Large-scale attacks by the Sahelian branch of the so-called Islamic State have driven a major humanitarian emergency in northeastern Mali and contributed to the highest civilian fatality count in the country’s decade-long jihadist conflict.
Testimonies collected by The New Humanitarian in recent weeks highlight extensive needs on the ground and capture the frustration of local officials and displaced people who say the government isn’t doing enough to support them.
“Not even a simple hello has been received from the government, not even to find us a space to settle,” one official, from the badly affected commune of Talataye, told The New Humanitarian late last year. Their name is being withheld for security reasons.
The Islamic State group – known as Islamic State Sahel Province or IS Sahel – was a major target of France’s counter-jihadist mission, Barkhane, which completed its withdrawal from Mali last year after relations soured with the ruling junta.
Analysts say French forces contributed to a worsening of the security situation in Mali. Yet their departure has given breathing room to IS Sahel, which has launched an offensive on an “unprecedented scale”, according to conflict monitoring group ACLED.
“Since the end of the Barkhane operation, we can feel the rise in power of the Islamic State,” said Baba Dakono, a political and security analyst based in Bamako, Mali’s capital.
Since March 2022, IS Sahel has committed a series of massacres in Ménaka and Gao, the main regions where armed groups have been contesting them. Hundreds of civilians have been killed and tens of thousands have escaped their homes.
“Since the end of the Barkhane operation, we can feel the rise in power of the Islamic State.”
Displaced people are sheltering in camps in major urban centres, but “they are not [living] in good conditions”, said Mohamed Aly Yattara, who fled his home last year and is now living in Ménaka town.
Aid groups say access to communities in the northeast is limited due to insecurity. They are also contending with an increasingly restrictive junta that has tightened controls over NGOs and suspended the activities of those receiving French funding.
IS Sahel emerged in 2015 after its former leader peeled away from a separate jihadist group along with a few hundred fighters.
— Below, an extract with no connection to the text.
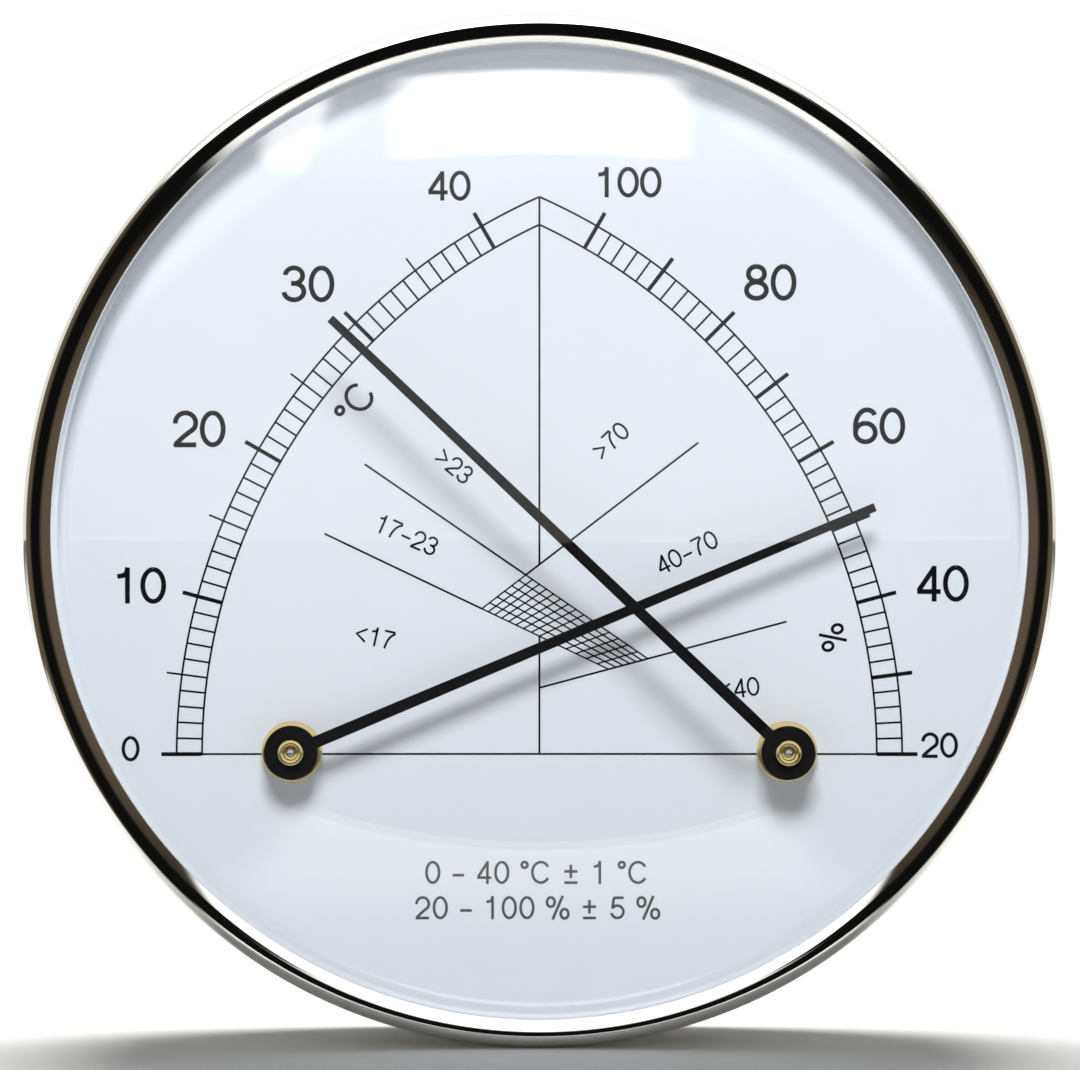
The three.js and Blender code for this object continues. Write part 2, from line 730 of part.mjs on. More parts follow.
function strandDrum() {
  const bore = ARBOR_RADIUS + GRIP_GAP;
  return turned([
    [bore, strandDrumBack],
    [GROOVE_FLANGE_RADIUS, strandDrumBack],
    [GROOVE_FLANGE_RADIUS, strandDrumBack + GROOVE_FLANGE],
    [GROOVE_RADIUS, strandDrumBack + GROOVE_FLANGE],
    [GROOVE_RADIUS, strandDrumFront - GROOVE_FLANGE],
    [GROOVE_FLANGE_RADIUS, strandDrumFront - GROOVE_FLANGE],
    [GROOVE_FLANGE_RADIUS, strandDrumFront],
    [bore, strandDrumFront],
  ]);
}

// Ring of the strand round a point, square to a direction in the dial's plane.
function strandRing(point, degrees) {
  const across = new THREE.Vector3(Math.cos(radians(degrees)), Math.sin(radians(degrees)), 0);
  return Array.from({ length: STRAND_SIDES }, (_, i) => {
    const angle = (i * 2 * Math.PI) / STRAND_SIDES;
    return new THREE.Vector3(point[0], point[1], strandLevel)
      .addScaledVector(across, STRAND_RADIUS * Math.cos(angle))
      .add(new THREE.Vector3(0, 0, STRAND_RADIUS * Math.sin(angle)));
  });
}

// Half a turn under the drum, then straight up its left side to the anchor's lever.
function humidityStrand() {
  const rings = [];
  for (let i = 0; i <= WRAP_STEPS; i += 1) {
    const angle = (-180 * i) / WRAP_STEPS;
    const point = [strandOffset * Math.cos(radians(angle)), strandOffset * Math.sin(radians(angle))];
    rings.push(strandRing(point, angle));
  }
  const top = leverPivotY - LEVER_ARM_HALF_WIDTH - SLIP_GAP;
  rings.push(strandRing([-strandOffset, top], -180));
  return skinned(rings);
}

// Strip or wire wound round the axis: its section is a rectangle with the given width along the axis
// and thickness across it.
function wound(radius, turns, pitch, width, thickness, back, stepsPerTurn) {
  const rings = [];
  const steps = turns * stepsPerTurn;
  for (let i = 0; i <= steps; i += 1) {
    const angle = (2 * Math.PI * i) / stepsPerTurn;
    const lift = back + width / 2 + (pitch * i) / stepsPerTurn;
    const corners = [[-1, -1], [-1, 1], [1, 1], [1, -1]];
    rings.push(corners.map(([outward, up]) => {
      const reach = radius + (outward * thickness) / 2;
      return new THREE.Vector3(reach * Math.cos(angle), reach * Math.sin(angle), lift + (up * width) / 2);
    }));
  }
  return skinned(rings);
}

function returnSpring() {
  const back = strandDrumFront + SEAT_GAP;
  const front = postBack - SEAT_GAP;
  const pitch = (front - back - SPRING_WIRE) / SPRING_TURNS;
  return wound(SPRING_RADIUS, SPRING_TURNS, pitch, SPRING_WIRE, SPRING_WIRE, back, SPRING_STEPS);
}

// Bell crank in the pivot pin's frame: one arm to the strand on the left, one forked tail upwards.
function anchorLever() {
  const armEnd = -(LEVER_PIVOT_X + strandOffset) - LEVER_ARM_HALF_WIDTH;
  const forkEnd = LEVER_TAIL + ECCENTRIC_OFFSET + ECCENTRIC_RADIUS;
  const forkFloor = forkEnd - FORK_DEPTH;
  const outline = new THREE.Shape([
    [armEnd, -LEVER_ARM_HALF_WIDTH],
    [LEVER_TAIL_HALF_WIDTH, -LEVER_ARM_HALF_WIDTH],
    [LEVER_TAIL_HALF_WIDTH, forkEnd],
    [FORK_WIDTH / 2, forkEnd],
    [FORK_WIDTH / 2, forkFloor],
    [-FORK_WIDTH / 2, forkFloor],
    [-FORK_WIDTH / 2, forkEnd],
    [-LEVER_TAIL_HALF_WIDTH, forkEnd],
    [-LEVER_TAIL_HALF_WIDTH, LEVER_ARM_HALF_WIDTH],
    [armEnd, LEVER_ARM_HALF_WIDTH],
  ].map(([x, y]) => new THREE.Vector2(x, y)));
  const hole = new THREE.Path();
  hole.absarc(0, 0, LEVER_PIN_RADIUS + LEVER_BORE_GAP, 0, 2 * Math.PI);
  outline.holes.push(hole);
  return plate(outline, leverBack, LEVER_SHEET);
}

function leverPin() {
  const footFront = BRACKET_BACK - SEAT_GAP;
  const shoulderFront = leverBack - SEAT_GAP;
  const headBack = leverFront + SEAT_GAP;
  return turned([
    [0, footFront - LEVER_PIN_HEAD],
    [LEVER_PIN_FOOT_RADIUS, footFront - LEVER_PIN_HEAD],
    [LEVER_PIN_FOOT_RADIUS, footFront],
    [LEVER_PIN_STEM, footFront],
    [LEVER_PIN_STEM, rearLeafFront + SEAT_GAP],
    [LEVER_PIN_SHOULDER, rearLeafFront + SEAT_GAP],
    [LEVER_PIN_SHOULDER, shoulderFront],
    [LEVER_PIN_RADIUS, shoulderFront],
    [LEVER_PIN_RADIUS, headBack],
    [LEVER_PIN_SHOULDER, headBack],
    [LEVER_PIN_SHOULDER, headBack + LEVER_PIN_HEAD],
    [0, headBack + LEVER_PIN_HEAD],
  ]);
}

function adjusterScrew() {
  const headFront = BRACKET_BACK - ADJUSTER_HEAD_GAP;
  const headBack = headFront - ADJUSTER_HEAD;
  const shankFront = rearLeafFront + ADJUSTER_HEAD_GAP;
  const body = turned([
    [0, headBack],
    [ADJUSTER_HEAD_RADIUS, headBack],
    [ADJUSTER_HEAD_RADIUS, headFront],
    [ADJUSTER_SHANK, headFront],
    [ADJUSTER_SHANK, shankFront],
    [0, shankFront],
  ]);
  const eccentric = moved(rod(ECCENTRIC_RADIUS, headFront, leverFront + ECCENTRIC_END), 0, ECCENTRIC_OFFSET);
  const slot = block(
    [3 * ADJUSTER_HEAD_RADIUS, ADJUSTER_SLOT_WIDTH, 2 * ADJUSTER_SLOT_DEPTH],
    [0, 0, headBack],
  );
  return carved(body, [eccentric], [slot]);
}

// Temperature movement

function bimetalCoil() {
  return wound(
    COIL_RADIUS,
    COIL_TURNS,
    coilPitch,
    COIL_STRIP_WIDTH,
    COIL_STRIP_THICKNESS,
    coilBack,
    COIL_STEPS,
  );
}

function coilStud() {
  return moved(rod(STUD_RADIUS, rearLeafFront + SEAT_GAP, coilBack - SEAT_GAP), COIL_RADIUS, 0);
}

function coilCollet() {
  const arm = block(
    [COLLET_ARM_REACH, COLLET_ARM_WIDTH, COLLET_HEIGHT],
    [COLLET_ARM_REACH / 2, 0, colletBack + COLLET_HEIGHT / 2],
  );
  const front = colletBack + COLLET_HEIGHT;
  const bore = rod(ARBOR_RADIUS + GRIP_GAP, colletBack - CUT_MARGIN, front + CUT_MARGIN);
  return carved(rod(COLLET_RADIUS, colletBack, front), [arm], [bore]);
}

function caseParts() {
  const screws = screwAngles().map((angle, i) => {
    const screw = piece(`cover_screw_${i + 1}`, coverScrew(), materials.zincSteel);
    screw.position.set(screwCircle * Math.cos(radians(angle)), screwCircle * Math.sin(radians(angle)), 0);
    screw.rotation.z = radians(angle);
    return screw;
  });
  return group(
    0,
    0,
    piece('bezel_ring', bezelRing(), materials.polishedSteel),
    piece('crystal', crystal(), materials.glass),
    piece('crystal_gasket', crystalGasket(), materials.rubber),
    piece('spacer_ring', spacerRing(), materials.whitePlastic),
    piece('dial_plate', dialPlate(), materials.dialWhite),
    piece('support_ring', supportRing(), materials.blackPlastic),
    piece('case_drum', caseDrum(), materials.brushedSteel),
    piece('back_cover', backCover(), materials.blackPlastic),
    ...screws,
  );
}

function humidityParts() {
  const arm = piece('humidity_pointer', humidityPointer(), materials.blackLacquer);
  arm.rotation.z = radians(HUMIDITY_ANGLE);
  const anchor = group(
    LEVER_PIVOT_X,
    leverPivotY,
    piece('anchor_lever', anchorLever(), materials.zincSteel),
    piece('lever_pin', leverPin(), materials.brass),
  );
  const adjuster = group(adjusterX, adjusterY, piece('adjuster_screw', adjusterScrew(), materials.brass));
  return group(
    -hubX,
    -hubDrop,
    arm,
    piece('humidity_bush', pointerBush(HUMIDITY_LIFT), materials.brass),
    piece('humidity_arbor', arbor(HUMIDITY_LIFT), materials.springSteel),
    piece('humidity_post', post(HUMIDITY_LIFT), materials.brass),
    piece('humidity_nut', nut(), materials.brass),
    piece('humidity_bearing', rearBearing(), materials.brass),
    piece('humidity_bracket', humidityBracket(), materials.zincSteel),
    piece('strand_drum', strandDrum(), materials.brass),
    piece('humidity_strand', humidityStrand(), materials.fibre),
    piece('return_spring', returnSpring(), materials.springSteel),
    anchor,
    adjuster,
  );
}

function temperatureParts() {
  const arm = piece('temperature_pointer', temperaturePointer(), materials.blackLacquer);
  arm.rotation.z = radians(180 - TEMPERATURE_ANGLE);
  return group(
    hubX,
    -hubDrop,
    arm,
    piece('temperature_bush', pointerBush(TEMPERATURE_LIFT), materials.brass),
    piece('temperature_arbor', arbor(TEMPERATURE_LIFT), materials.springSteel),
    piece('temperature_post', post(TEMPERATURE_LIFT), materials.brass),
    piece('temperature_nut', nut(), materials.brass),
    piece('temperature_bearing', rearBearing(), materials.brass),
    piece('temperature_bracket', temperatureBracket(), materials.zincSteel),
    piece('bimetal_coil', bimetalCoil(), materials.bimetal),
    piece('coil_stud', coilStud(), materials.brass),
    piece('coil_collet', coilCollet(), materials.brass),
  );
}

const instrument = new THREE.Group();
instrument.add(caseParts(), humidityParts(), temperatureParts());
instrument.rotation.x = Math.PI / 2;

export default instrument;
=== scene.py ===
"""Round wall thermo-hygrometer: fine surfaces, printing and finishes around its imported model.

Shapes are worked out in the dial's frame, in millimetres: x to the right, y up the dial and z out of
the wall towards the reader. MM and to_world turn them into the model's frame, in metres.
"""

import json
import math

import bpy
from mathutils import Matrix, Vector


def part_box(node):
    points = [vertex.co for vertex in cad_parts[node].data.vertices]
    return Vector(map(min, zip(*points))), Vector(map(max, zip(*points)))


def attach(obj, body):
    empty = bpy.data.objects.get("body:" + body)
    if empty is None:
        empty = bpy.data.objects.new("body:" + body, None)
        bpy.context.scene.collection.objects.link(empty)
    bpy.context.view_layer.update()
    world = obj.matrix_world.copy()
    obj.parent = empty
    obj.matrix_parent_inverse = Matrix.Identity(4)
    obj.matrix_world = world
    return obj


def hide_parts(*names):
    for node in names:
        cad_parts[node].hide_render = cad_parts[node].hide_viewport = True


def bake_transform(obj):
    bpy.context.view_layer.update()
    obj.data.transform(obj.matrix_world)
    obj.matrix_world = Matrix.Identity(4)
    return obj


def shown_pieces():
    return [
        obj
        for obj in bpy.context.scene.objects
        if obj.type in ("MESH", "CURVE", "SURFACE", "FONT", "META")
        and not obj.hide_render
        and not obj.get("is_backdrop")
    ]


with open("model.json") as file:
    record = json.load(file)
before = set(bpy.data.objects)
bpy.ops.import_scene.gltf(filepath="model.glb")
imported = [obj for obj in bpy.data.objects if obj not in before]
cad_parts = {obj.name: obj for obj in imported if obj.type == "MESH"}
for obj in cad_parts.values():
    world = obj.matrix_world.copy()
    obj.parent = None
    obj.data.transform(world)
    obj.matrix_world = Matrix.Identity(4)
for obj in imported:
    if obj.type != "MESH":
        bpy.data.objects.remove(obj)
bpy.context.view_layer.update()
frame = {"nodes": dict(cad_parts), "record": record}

MM = 0.001

# Camera: the photograph's frame is 1080 x 1070, square on to the dial
PHOTO_WIDTH = 1080
PHOTO_HEIGHT = 1070
CASE_CENTRE_X = 539.4
CASE_CENTRE_Y = 531.0
CASE_RADIUS_PIXELS = 516.5
CAMERA_DISTANCE = 500.0
SENSOR_WIDTH = 36.0
CLIP_RANGE = (0.01, 50.0)

# Case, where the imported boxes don't give the size
BEZEL_WIDTH = 2.85
BEZEL_CROWN = 1.6
BEZEL_BULGE = 0.3
BEZEL_UNDERCUT = 0.9
SKIRT_WALL = 0.6
CROWN_OUTSIDE = 1.2
CROWN_ROUND = 1.54
CROWN_TURN = 33.0
FLANK_TILT = 38.0
LIP_EDGE = 0.16
UNDERCUT_CURVE = ((0.4, 0.72), (0.9, 0.22))
SKIRT_INNER_EDGE = 0.1
SKIRT_OUTER_EDGE = 0.15
DRUM_WALL = 0.8
DRUM_CORNER = 2.0
DRUM_EDGE = 0.15
DRUM_RIM_EDGE = 0.1
FLANGE_WIDTH = 4.4
GLASS_THICKNESS = 2.0
GLASS_EDGE = 0.2
GLASS_BRIM = 0.6
GLASS_SEAT = 1.3
BRIM_FILLET = 0.5
SEAT_FILLET = 0.6
SPACER_WALL = 0.6
SPACER_EDGE = 0.1
GASKET_ROUNDING = 0.4

# Back cover
COVER_SHEET = 0.8
COVER_STANDOFF = 2.0
COVER_MIDDLE_RADIUS = 27.0
COVER_SLOPE_WIDTH = 2.0
COVER_FILLET = 0.7
COVER_INNER_FILLET = 0.42
COVER_INNER_OFFSET = 0.2
COVER_RIM_FILLETS = (0.2, 0.1)
COVER_EDGE = 0.12
CUT_MARGIN = 1.0
KEYHOLE_INSET = 13.2
KEYHOLE_RADIUS = 4.5
KEYHOLE_SLOT_WIDTH = 4.6
KEYHOLE_RISE = 6.0
VENT_INSET = 9.7
VENT_LENGTH = 10.0
VENT_WIDTH = 2.2
VENT_STEP = 11.0
VENTS_PER_GROUP = 5
VENT_GROUP_ANGLES = (210.0, 330.0)
ACCESS_RADIUS = 3.5
COVER_SCREW_HOLE = 1.2
SCREW_SHANK_RADIUS = 0.8
SCREW_HEAD_HEIGHT = 1.0
SCREW_HEAD_EDGE = 0.25
SCREW_SEAT_EDGE = 0.08
SCREW_POINT = 0.3
SCREW_BEVEL = 0.04
SCREW_SLOT_WIDTH = 0.6
SCREW_SLOT_DEPTH = 0.5
FIRST_SCREW_ANGLE = 30.0
SCREW_COUNT = 3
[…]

It primarily operates in Mali, Burkina Faso, and Niger.
It took time for the group to be recognised by IS central command and it was badly weakened by French-led operations in 2020 and 2021. Airstrikes eliminated its top leaders, but the group was able to rebound.
Rights groups say recent killings have mainly targeted the northern Daoussahak group. IS Sahel has accused the community of collaborating with rival non-jihadist armed movements, though some Daoussahak are also part of the jihadist coalition.
Attacks have been especially deadly because IS Sahel’s definition of apostasy includes almost anyone who disagrees with it, and because the group is less lenient towards civilians than other jihadist movements.
“They killed all the men, and pierced the water tank, and poured poison into the pool.”
“It is a group that is particularly violent, and often the cause of tragedies that go beyond comprehension,” said Dakono, who is the executive secretary of a local organisation called the Citizen Observatory on Governance and Security.
A member of a women’s association in Talataye – a village and commune in Gao region – said IS Sahel attacked her mainly Daoussahak community last June but were repelled. She said fighters then returned in September and “destroyed everything”.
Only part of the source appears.